PROBLEM TO SOLVE: Copy exactly the lines from the start of the data below through the one that carries "Vector = FreeCAD.Vector", and only those.

GIVEN MATERIAL:
:::::
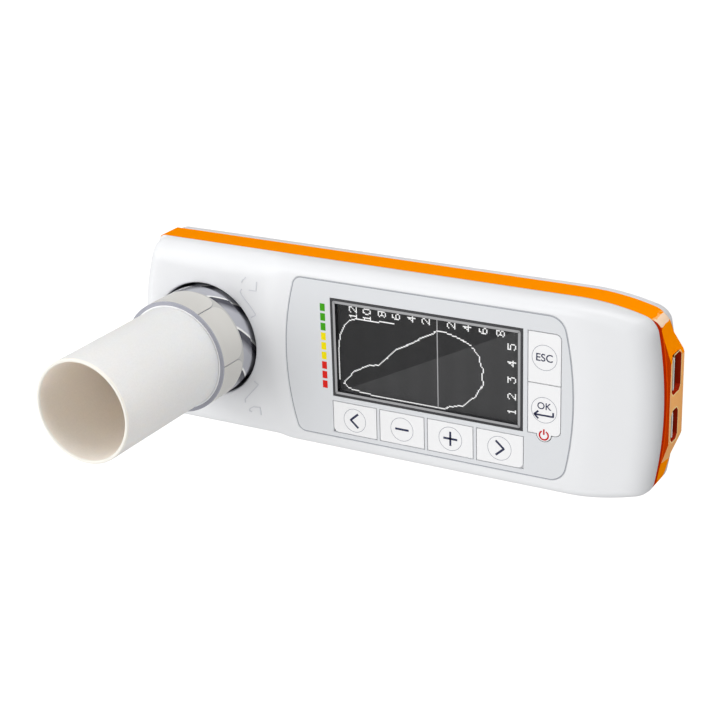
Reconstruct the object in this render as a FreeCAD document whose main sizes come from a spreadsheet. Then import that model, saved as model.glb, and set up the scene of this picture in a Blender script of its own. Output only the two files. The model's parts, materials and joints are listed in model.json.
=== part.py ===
"""Handheld spirometer: a flat case with a keypad and display, a clear turbine and a cardboard mouthpiece.

Millimetres. The device lies on its back: +X runs along the case towards the connector end, +Y is the
top long edge as the display is read, and +Z comes out of the display. The origin is the middle of the
case on its back face.
"""
import FreeCAD
import Part
import Sketcher
import math
import os
import re

Vector = FreeCAD.Vector

# Driving sizes, one row of the sheet each
SIZES = {
    # Case layers and outline
    "case_length": 160.0,
    "case_width": 55.2,
    "rear_depth": 10.9,
    "band_depth": 7.6,
    "front_depth": 6.5,
    "wall": 2.0,
    "nose_proud": 0.6,
    "right_bow": 112.4,
    "left_bow": 75.0,
    "taper_length": 24.4,
    "taper_bow": 70.0,
    "right_corner": 5.5,
    "left_corner": 4.7,
    "band_corner": 1.2,
    "front_roll": 4.5,
    "rear_straight": 2.1,
    "rear_taper": 30.0,
    "rear_roll": 3.0,
    "hole_rim": 0.35,
    # Soft steps of the front face
    "head_drop": 0.6,
    "head_ramp_gap": 4.5,
    "head_ramp": 3.5,
    "crease_gap": 4.8,
    "crease_angle": 6.7,
    "end_roll": 5.5,
    # Orange nose with the two ports
    "lip_recess": 1.5,
    "facet_height": 2.7,
    "nose_drop": 5.0,
    "nose_shoulder": 2.2,
    "nose_top": 12.9,
    "nose_bottom": 11.6,
    "nose_top_ramp": 5.1,
    "nose_bottom_ramp": 4.6,
    "nose_run": 5.6,
    "nose_side_ramp": 1.0,
    "upper_port_width": 11.0,
    "upper_port_height": 6.6,
    "upper_port_place": 8.0,
    "upper_port_level": 11.5,
    "lower_port_width": 9.0,
    "lower_port_height": 5.2,
    "lower_port_place": -6.4,
    "lower_port_level": 12.0,
    "port_chamfer": 1.2,
    # Keypad overlay and display
    "overlay_thick": 0.8,
    "overlay_head": 3.75,
    "overlay_foot": 4.9,
    "overlay_left_bow": 76.0,
    "head_land": 27.35,
    "overlay_right_bow": 90.2,
    "overlay_left_corner": 3.0,
    "overlay_right_corner": 5.0,
    "seat_gap": 0.1,
    "scale_land": 15.0,
    "display_head": 4.9,
    "display_foot": 1.7,
    "bezel_edge": 1.6,
    "window_ledge": 0.45,
    "window_thick": 0.5,
    "glass_thick": 2.2,
    "backlight_margin": 2.0,
    # Keys
    "key_height": 9.2,
    "key_foot": 1.8,
    "key_overhang": 0.1,
    "key_spacing": 1.26,
    "side_key_inset": 35.65,
    "side_key_width": 9.15,
    "side_key_spacing": 1.55,
    "side_key_rise": 0.2,
    "side_key_drop": 0.25,
    "side_key_gap": 0.3,
    "key_corner": 1.5,
    "power_lobe": 2.0,
    "key_gap": 0.25,
    "key_lip": 0.6,
    "lip_thick": 0.45,
    "lip_gap": 0.05,
    "key_travel": 0.4,
    "plunger": 1.6,
    "dome": 3.0,
    "dome_rise": 0.35,
    # Boards and what they carry
    "board_level": 14.6,
    "board_thick": 1.6,
    "board_lead": 5.1,
    "board_end": 8.0,
    "board_side": 5.1,
    "board_screw_lead": 1.1,
    "board_screw_end": 19.5,
    "board_screw_side": 8.6,
    "board_screw": 0.95,
    "board_boss": 2.2,
    "socket_wall": 0.3,
    "socket_gap": 0.3,
    "socket_setback": 1.1,
    "socket_length": 11.0,
    "tongue_recess": 2.2,
    "tongue_thick": 1.0,
    "buzzer": 4.5,
    "buzzer_height": 3.0,
    "chip_size": 10.0,
    "chip_height": 1.4,
    # Battery and its door
    "battery_length": 50.0,
    "battery_width": 30.0,
    "battery_height": 7.5,
    "battery_lead": 35.9,
    "battery_gap": 0.5,
    "door_margin": 4.2,
    "door_thick": 1.2,
    "door_gap": 0.15,
    "compartment_wall": 1.2,
    # Case screws
    "left_boss_inset": 10.5,
    "left_boss_gap": 0.79,
    "right_boss_inset": 12.5,
    "right_boss_gap": 1.4,
    "boss": 3.0,
    "screw": 1.25,
    "screw_head": 2.4,
    "screw_head_height": 1.6,
    "screw_well": 3.6,
    "screw_bite": 7.0,
    "screw_gap": 0.05,
    # Turbine and its seat
    "turbine_inset": 22.75,
    "turbine_hole": 16.92,
    "seat_wall": 1.4,
    "seat_floor": 1.0,
    "seat_chamfer": 1.0,
    "tube": 15.6,
    "tube_bore": 13.6,
    "neck": 14.6,
    "foot_gap": 0.8,
    "rest_gap": 0.1,
    "tube_top": 29.4,
    "shoulder_height": 1.6,
    "ledge_gap": 0.25,
    "ledge_thick": 2.0,
    "lug_reach": 1.0,
    "lug_thick": 1.8,
    "lug_level": 5.3,
    "lug_angle": 24.0,
    "lock_angle": 35.0,
    "lug_count": 3,
    "lug_gap": 0.25,
    "entry_gap": 2.0,
    "socket": 16.4,
    "socket_rim": 40.4,
    "rim_thick": 0.84,
    "lead_in": 3.0,
    "pad_rise": 0.35,
    "pad_count": 6,
    "pad_angle": 54.0,
    # Mouthpiece
    "mouthpiece": 14.85,
    "mouthpiece_wall": 1.0,
    "mouthpiece_length": 54.0,
    "end_step": 0.3,
    "push_fit": 0.1,
    # Swirlers and rotor
    "swirler_fit": 0.05,
    "swirler_ring": 0.7,
    "hub": 2.6,
    "vane_count": 6,
    "vane_thick": 0.8,
    "vane_twist": 42.0,
    "rear_swirler_level": 3.4,
    "rear_swirler_height": 6.0,
    "front_swirler_height": 8.9,
    "front_swirler_gap": 0.5,
    "bearing": 1.3,
    "bearing_length": 2.0,
    "axle": 0.5,
    "axle_fit": 0.05,
    "axle_reach": 1.4,
    "rotor_half_width": 12.2,
    "rotor_height": 8.4,
    "rotor_thick": 0.5,
    "sleeve": 1.1,
    # Flow sensor
    "emitter": 1.5,
    "emitter_fit": 0.05,
    "emitter_flange": 2.1,
    "flange_thick": 0.6,
    "sensor_board_gap": 2.08,
    "sensor_board_thick": 0.8,
    "sensor_board_width": 12.0,
}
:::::
SOLUTION TO THIS EXERCISE:
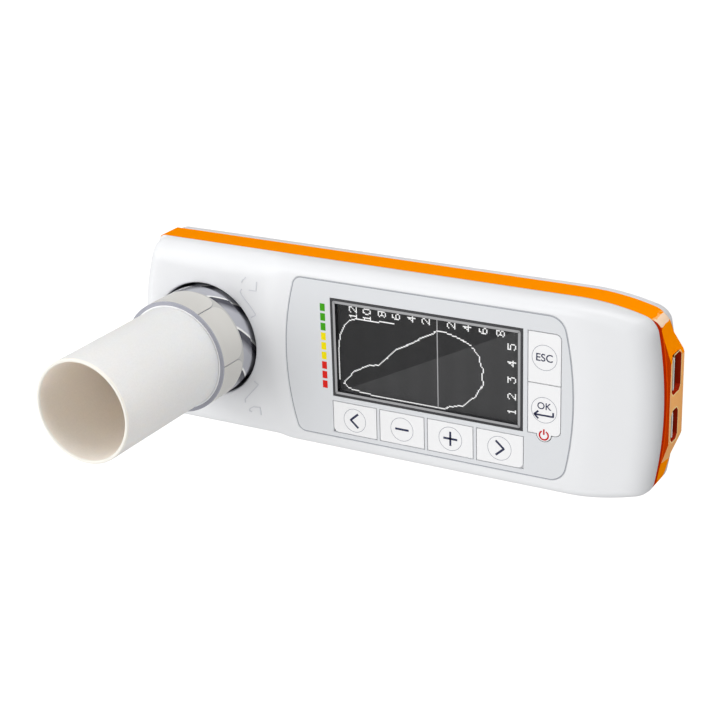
Reconstruct the object in this render as a FreeCAD document whose main sizes come from a spreadsheet. Then import that model, saved as model.glb, and set up the scene of this picture in a Blender script of its own. Output only the two files. The model's parts, materials and joints are listed in model.json.
=== part.py ===
"""Handheld spirometer: a flat case with a keypad and display, a clear turbine and a cardboard mouthpiece.

Millimetres. The device lies on its back: +X runs along the case towards the connector end, +Y is the
top long edge as the display is read, and +Z comes out of the display. The origin is the middle of the
case on its back face.
"""
import FreeCAD
import Part
import Sketcher
import math
import os
import re

Vector = FreeCAD.Vector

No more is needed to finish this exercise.